For those just joining us: in the comments of our last post, Stian pushed us to get together a tag for any writing people wanted to do regarding the OCWC conference. The idea here is that:

  • Presenters can blog on their own blogs about what they plan to do at the conference, and we’ll catch it in aggregation
  • People attending can write before the fact about what they’d want to get out of it, and we’ll catch that
  • People can respond to what they got out of the conference and will be able to get that on the radar as well
That’s just the briefest overview of what we might get out of tag-based aggregation (add to that photos, resources, twitter feeds — this is really open-ended). But the point is if you are talking about anything regarding the upcoming Logan OCWC event, tag it somehow, via Wordpress, del.icio.us, Digg, flickr, whatever.
In the next couple of days we’ll provide someway to track such tagged materials (although don’t let us stop you from tracking it using your own tools), and for the more hieracharchly inclined we will be throwing up information on the wiki about the individual the sessions (watch this space for more info).
But please, tag, tag, tag!

Sharing and the OCWC Conference

Great post today from OCWC board member Phillip Schmidt on the iSummit event he attended — what went well, what might have gone better. As a communications guy getting ready for our own conference in September, this graf, on how best to share the conference with the larger community, was particularly thought-provoking to me:

The natural response to this would be: “place more emphasis on documentation and share audio/video/text online”. However, having facilitated the documentation efforts at the iSummit 2007 I know how hard it is to collect all the images and notes from participants, and how much (tedious) editing is required to bring it together into a useful resource. Yet, I am not sure how many people actually go back to the notes beyond trying to find email addresses of people they met, or links to projects that were mentioned. In 2007, Mark and I knew we were going to write an article about the event, so having very detailed notes was more important than this year.
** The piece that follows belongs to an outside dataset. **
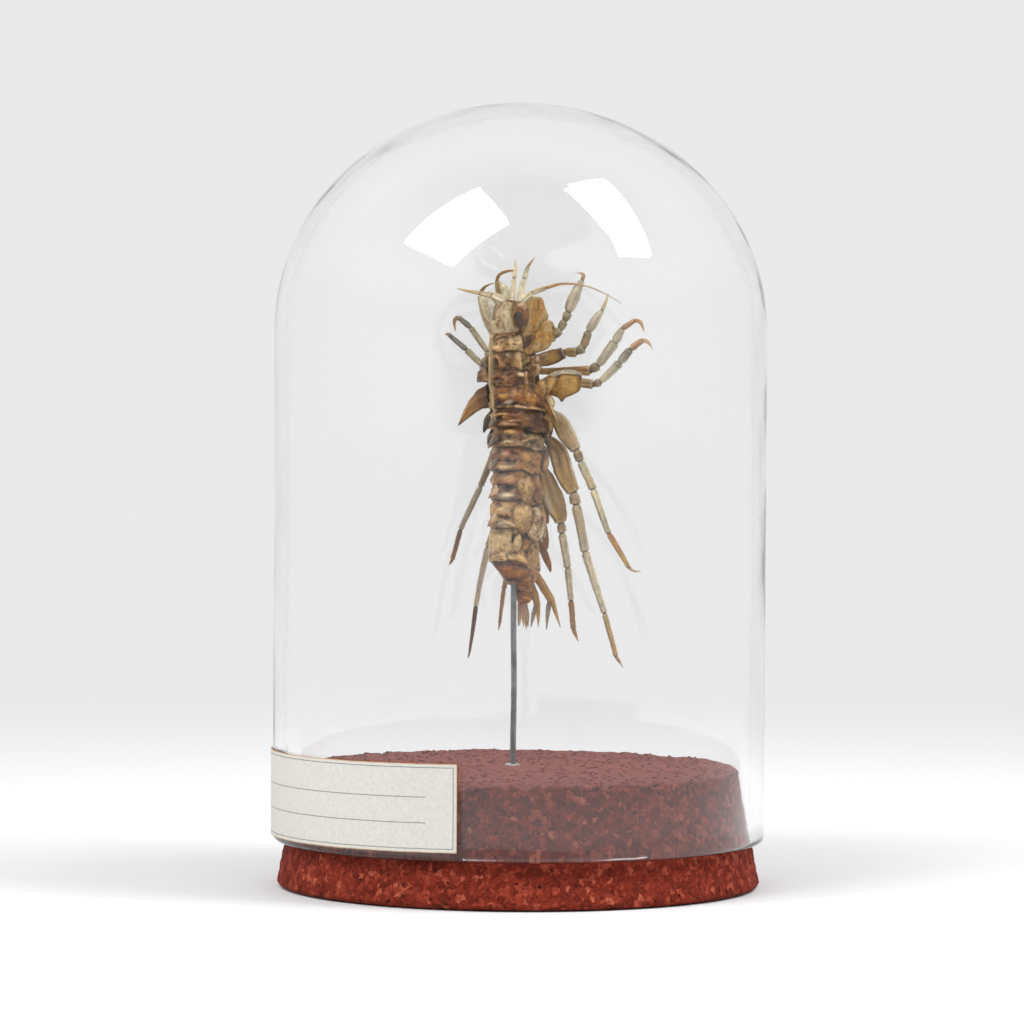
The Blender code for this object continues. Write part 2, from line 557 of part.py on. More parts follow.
def make_growths(growths):
    """Horns, lobes, coxal plates, keel teeth, tail spikes and eyes that grow out of the trunk."""
    for side in (1.0, -1.0):
        tag = "right" if side > 0.0 else "left"
        for name, rows in FLANK_GROWTHS.items():
            stations = [(on_body(z, side * out, back), width) for z, out, back, width in rows]
            loft(f"{name}_{tag}", stations, 6, BACK_SIDE, 2.0, growths)
        for name, rows in COXAL_PLATES.items():
            stations = [(on_body(z, side * out, back), width) for z, out, back, width in rows]
            loft(f"{name}_{tag}", stations, 6, RIGHT_SIDE, PLATE_THICKNESS, growths)
        eye = bmesh.new()
        bmesh.ops.create_uvsphere(eye, u_segments=6, v_segments=5, radius=EYE_RADIUS * MM)
        mesh = bpy.data.meshes.new(f"eye_{tag}")
        eye.to_mesh(mesh)
        eye.free()
        bead = new_object(f"eye_{tag}", mesh, growths)
        bead.location = on_body(EYE_Z, side * EYE_SIDEWAYS, EYE_BACKWARDS) * MM
    for name, (z, reach, root) in KEEL_TEETH.items():
        back = back_at(z)
        stations = [
            (on_body(z + root * 0.3, 0.0, back - 1.2), root),
            (on_body(z, 0.0, back - 0.1), root * 0.55),
            (on_body(z - root * 0.45, 0.0, back + reach), 0.16),
        ]
        loft(name, stations, 5, RIGHT_SIDE, 0.6, growths)
    for index, tip in enumerate(TAIL_SPIKES):
        end = Vector(tip)
        root = end + (centre_at(TAIL_SPIKE_ROOT_Z) - end) * 0.9
        root.z = TAIL_SPIKE_ROOT_Z
        middle = root.lerp(end, 0.4)
        stations = [(root, TAIL_SPIKE_WIDTH), (middle, TAIL_SPIKE_WIDTH), (end, 0.14)]
        loft(f"tail_spike_{index + 1}", stations, 5, Vector((0.0, 1.0, 0.0)), 0.6, growths)


def make_trunk(collection, growths, cutters, material):
    """Head, armoured segments and tail in one piece, with a blind hole for the pin."""
    rings = [body_section(ring) for ring in trunk_rings()]
    trunk = new_object("trunk", rings_to_mesh("trunk", rings), collection, material)
    make_growths(growths)
    for growth in growths.objects:
        as_cutter(growth)
    boolean(trunk, growths, "UNION")
    hole = cylinder("trunk_pin_hole", PIN_DIAMETER / 2 + PIN_CLEARANCE, 47.5,
                    PIN_TOP_Z + PIN_CLEARANCE, PIN_X, PIN_Y, 12, cutters)
    boolean(trunk, as_cutter(hole), "DIFFERENCE")
    return trunk


def make_seat(cutters):
    """Swollen copy of the plain trunk that trims the limbs to a small gap."""
    rings = [body_section(ring, SEAT_GAP) for ring in trunk_rings()]
    return as_cutter(new_object("limb_seat", rings_to_mesh("limb_seat", rings), cutters))


def make_limb(name, rows, sides, facing, seat, collection, material):
    stations = rounded(limb_stations(rows))
    limb = loft(name, stations, sides, facing, LEG_THICKNESS_MAX, collection, material)
    boolean(limb, seat, "DIFFERENCE")
    return limb


def make_uropods(seat, collection, forks, material):
    """A stalk with two prongs on each side of the tail."""
    facing = Vector((0.4, -0.9, 0.0))
    for name, parts in UROPODS.items():
        for side in ("right", "left"):
            loaded = []
            for part in parts:
                points = [Vector(row[:3]) for row in part]
                if side == "left":
                    points = [mirrored(point) for point in points]
                loaded.append([(point, row[3]) for point, row in zip(points, part)])
            stalk = loft(f"{name}_{side}", loaded[0], LEG_SIDES, facing, LEG_THICKNESS_MAX,
                         collection, material)
            for index, stations in enumerate(loaded[1:]):
                prong = loft(f"{name}_{side}_prong_{index + 1}", stations, FINE_SIDES, facing,
                             LEG_THICKNESS_MAX, forks)
                boolean(stalk, as_cutter(prong), "UNION")
            boolean(stalk, seat, "DIFFERENCE")


def make_pleopods(seat, collection, material):
    """Soft paddles that hang under the pleon."""
    for name, (z, out, drop) in PLEOPODS.items():
        for side, tag in ((1.0, "right"), (-1.0, "left")):
            stations = []
            for share, width in ((0.0, 1.2), (0.35, PLEOPOD_WIDTH), (0.75, PLEOPOD_WIDTH * 0.8), (1.0, 0.3)):
                backwards = PLEOPOD_ROOT_BACKWARDS - PLEOPOD_REACH * share ** 0.6
                stations.append((on_body(z - drop * share, side * out, backwards), width))
            paddle = loft(f"{name}_{tag}", stations, LEG_SIDES, BACK_SIDE, 0.5, collection, material)
            boolean(paddle, seat, "DIFFERENCE")


def main():
    clear_scene()
    parts = new_collection("amphipod_in_glass_dome")
    cutters = new_collection("cutters")
    growths = new_collection("trunk_growths")

    cork = new_material("stained_agglomerated_cork", (0.22, 0.07, 0.05), 0.85)
    glass = new_material("clear_glass", (0.95, 0.97, 0.97), 0.02, transmission=1.0)
    paper = new_material("cream_paper", (0.77, 0.76, 0.70), 0.8)
    steel = new_material("pin_steel", (0.35, 0.36, 0.37), 0.35, metallic=1.0)
    shell = new_material("dried_shell", (0.24, 0.14, 0.06), 0.45)
    horn = new_material("pale_leg_shell", (0.45, 0.40, 0.28), 0.45)

    make_cork(parts, cutters, cork)
    make_dome(parts, glass)
    make_label(parts, paper)
    make_pin(parts, steel)
    make_trunk(parts, growths, cutters, shell)
    seat = make_seat(cutters)
    right_facing = Vector((0.5, -0.866, 0.0))
    left_facing = -RIGHT_SIDE
    for name, rows in RIGHT_LEGS.items():
        make_limb(name, rows, LEG_SIDES, right_facing, seat, parts, horn)
    for name, rows in LEFT_LEGS.items():
        make_limb(name, rows, LEG_SIDES, left_facing, seat, parts, horn)
    for name, rows in ANTENNAE.items():
        make_limb(name, rows, FINE_SIDES, Vector((0.0, -1.0, 0.1)), seat, parts, horn)
    make_uropods(seat, parts, cutters, horn)
    make_pleopods(seat, parts, horn)


main()
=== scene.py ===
"""Looks of a dried spiny amphipod on a steel pin, under a glass dome that stands on a stained cork.

Lengths are millimetres until a mesh is made.  The origin is the middle of the cork's underside, +Z is up,
-Y is the side towards the camera, and +X is to its right.
"""
import math

import bpy
import numpy as np
from mathutils import Matrix, Vector, noise


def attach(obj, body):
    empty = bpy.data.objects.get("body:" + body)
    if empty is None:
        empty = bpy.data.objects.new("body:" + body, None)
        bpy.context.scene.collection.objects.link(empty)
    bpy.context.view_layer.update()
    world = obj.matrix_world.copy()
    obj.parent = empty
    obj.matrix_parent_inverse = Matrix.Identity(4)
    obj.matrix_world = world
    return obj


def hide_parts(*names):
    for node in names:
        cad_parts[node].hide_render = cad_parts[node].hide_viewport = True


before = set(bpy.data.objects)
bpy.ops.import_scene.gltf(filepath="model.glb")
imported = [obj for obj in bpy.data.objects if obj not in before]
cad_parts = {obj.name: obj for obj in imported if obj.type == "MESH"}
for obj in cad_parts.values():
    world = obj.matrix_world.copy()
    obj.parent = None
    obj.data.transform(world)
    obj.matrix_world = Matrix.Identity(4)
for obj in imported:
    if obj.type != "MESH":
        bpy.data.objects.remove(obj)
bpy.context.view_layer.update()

MM = 0.001
SEED = 7

# Camera of the photograph: how far, how high, how it is tilted, and its lens on a 36 mm sensor
CAMERA_PLACE = (-1.3, -743.0, 82.0)
CAMERA_DOWN_DEG = 1.65
CAMERA_ROLL_DEG = 0.33
CAMERA_LENS = 160.6
CAMERA_SENSOR = 36.0

# Cork stopper
CORK_HEIGHT = 19.2
CORK_BOTTOM_RADIUS = 39.4
CORK_TOP_RADIUS = 35.6
CORK_EDGE = 1.0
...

So I would suggest, that rather than trying to document everything that is going on during the event, we create a rich list of contact details, URLs, and links to everything that comes up during the discussions. Every time someone mentions a project, it needs to be added to a list of resources on the wiki. That’s relatively easy to do, even if we ad short annotations which makes the list so much more useful, and this could easily live on after the event.

Like most people reading this, I’ve seen sharing efforts at these sorts of things done well and done poorly — and found that there’s not necessarily one right way. It depends on who your conference audience is. I’ve been to academic conferences where almost everything put online was done centrally (and what was put online was not much). On the other hand, I’ve presented at a digital democracy events where people liveblogged your presentation as you spoke.

My sense is our community falls between those two extremes, and in the next couple of weeks we’ll be figuring out how best to assist in documenting the event in a way appropriate to our resources and audience. But we’d love your help. What sort of things have you seen that have really worked — and have not added that much overhead? What have you seen that has failed?

And the big question: what sort of approach to documentation would you like to see us employ in Logan?

[and remember this question is as much directed to those who will not be in Logan as those who will, Consortium members and non-members alike -- share your thoughts!]